Why are classes useful in programming?

Classes help organize related data and behavior, improve reuse, and make structured concepts easier to model.

Objects Help Keep Related State Together

One of the biggest practical advantages of objects is that they keep related state together under one instance instead of scattering that state across separate variables. When a program has many similar entities, this makes the code easier to reason about because each object carries its own data and behavior clearly.

This is why classes are useful in systems that manage many users, files, devices, orders, or sessions. The program can think in terms of entities instead of only loose parallel variables.

Methods Create Clear Interfaces

A method is more than just a function placed inside a class. It is part of the object interface. A well-named method explains what the object can do, while the internal implementation details stay inside the class. This improves readability because code can interact with objects through meaningful actions instead of low-level state manipulation everywhere.

That interface thinking is one of the reasons classes scale well in larger programs. The caller interacts with the object through a stable surface instead of repeatedly rebuilding object logic outside the class.

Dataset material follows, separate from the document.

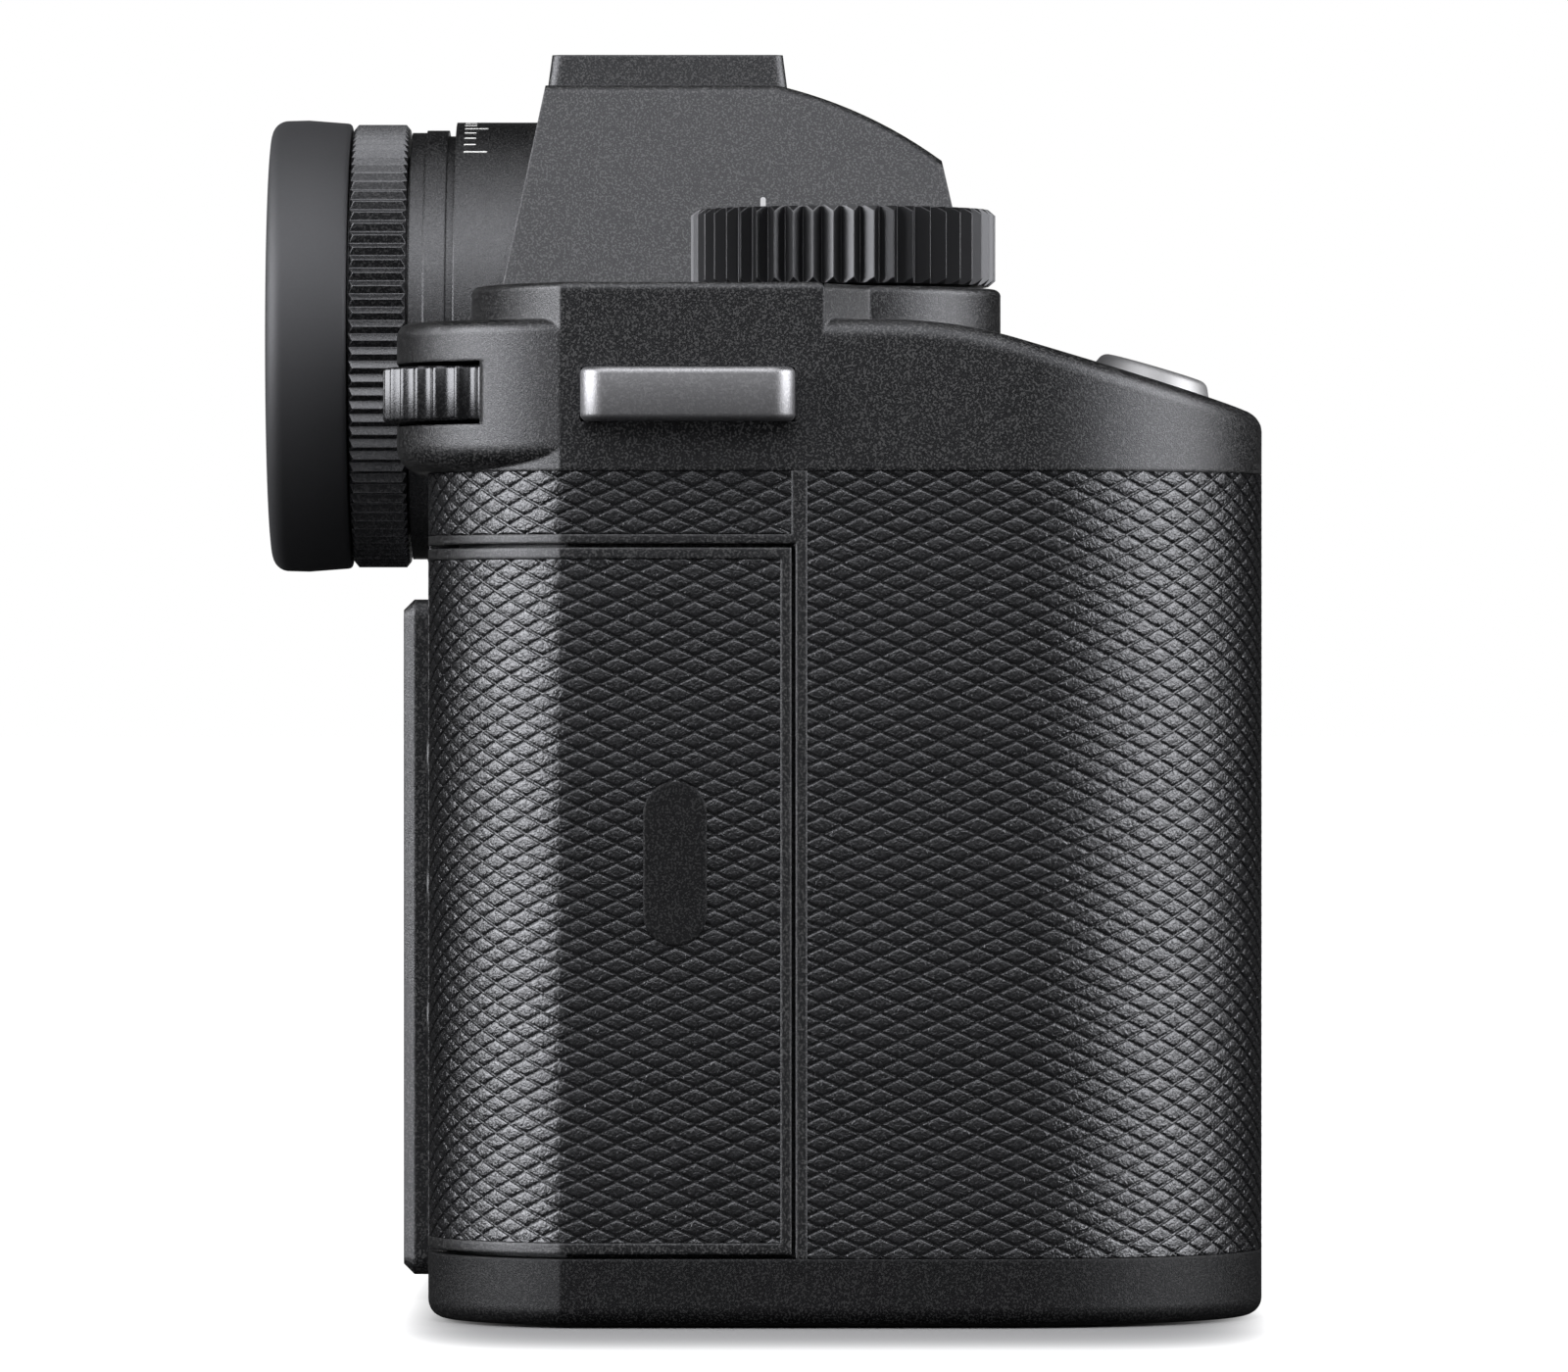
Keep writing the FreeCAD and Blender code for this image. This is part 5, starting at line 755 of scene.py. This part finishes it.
def diamond_sheet(length, low, high):
    """Flat slab of diamonds along X, front towards -Y, cut to length and height."""
    fresh()
    columns = math.ceil(length / DIAMOND_WIDE) + 2
    first = math.floor((low - PHASE_Z) / DIAMOND_HIGH)
    rows = math.ceil((high - PHASE_Z) / DIAMOND_HIGH) - first
    wide, tall = columns * DIAMOND_WIDE, rows * DIAMOND_HIGH
    middle = (wide / 2 - PHASE_X, GROOVE, PHASE_Z + first * DIAMOND_HIGH + tall / 2)
    bpy.ops.mesh.primitive_grid_add(x_subdivisions=columns, y_subdivisions=rows, size=1.0,
                                    rotation=(math.radians(90), 0, 0),
                                    location=[value * MM for value in middle])
    obj = bpy.context.active_object
    apply_place(location=False)
    mode("EDIT")
    pick_all()
    bpy.ops.transform.resize(value=(wide * MM, 1.0, tall * MM))
    extrude(y=SKIN - GROOVE)
    pick_all()
    bpy.ops.mesh.normals_make_consistent(inside=False)
    pick(obj, "FACE", facing("y", -1))
    bpy.ops.mesh.poke()
    pick(obj, "EDGE", on_grid)
    bpy.ops.mesh.dissolve_edges(use_verts=False)
    pick(obj, "FACE", facing("y", -1))
    for thickness, depth in SHOULDER:
        inset(thickness, depth, each=True)
    mode("OBJECT")
    apply_place(rotation=False)
    mode("EDIT")
    for point, normal, above in (((0, 0, 0), (1, 0, 0), False), ((length, 0, 0), (1, 0, 0), True),
                                 ((0, 0, low), (0, 0, 1), False), ((0, 0, high), (0, 0, 1), True)):
        pick_all()
        bpy.ops.mesh.bisect(plane_co=[value * MM for value in point], plane_no=normal,
                            use_fill=True, clear_inner=not above, clear_outer=above)
    mode("OBJECT")
    return obj


def bent_skin(line, length, low, high):
    """Sheet of diamonds between two heights, bent along a line on the plan."""
    obj = diamond_sheet(length, low + HAIRLINE, high - HAIRLINE)
    modifier = obj.modifiers.new("bend", "CURVE")
    modifier.object = line
    modifier.deform_axis = "POS_X"
    apply_modifiers(obj)
    return obj


def cut_away(obj, cutters):
    for cutter in cutters:
        modifier = obj.modifiers.new("cut", "BOOLEAN")
        modifier.operation = "DIFFERENCE"
        modifier.solver = "EXACT"
        modifier.object = cutter
    apply_modifiers(obj)
    mode("EDIT")
    pick_all()
    bpy.ops.mesh.dissolve_degenerate(threshold=0.004 * MM)
    mode("OBJECT")
    for cutter in cutters:
        bpy.data.objects.remove(cutter)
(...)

Classes in Real Program Design

In real program design, classes often appear where the program must create many structured instances and keep their rules consistent. That may include application models, hardware abstractions, configuration entities, parsed records, and user-facing objects. The class gives those instances one shared behavior model while still allowing each object to hold different data.

This is the deeper reason classes matter. They are not only about syntax. They are about giving software a clear structural vocabulary for the things it needs to represent.

Classes Should Stay Focused

A good class has a clear reason to exist. If a class becomes a container for unrelated behavior, it loses the organizational advantage that classes are supposed to provide. Strong object-oriented design keeps classes focused on coherent entities and lets related methods support that single conceptual role.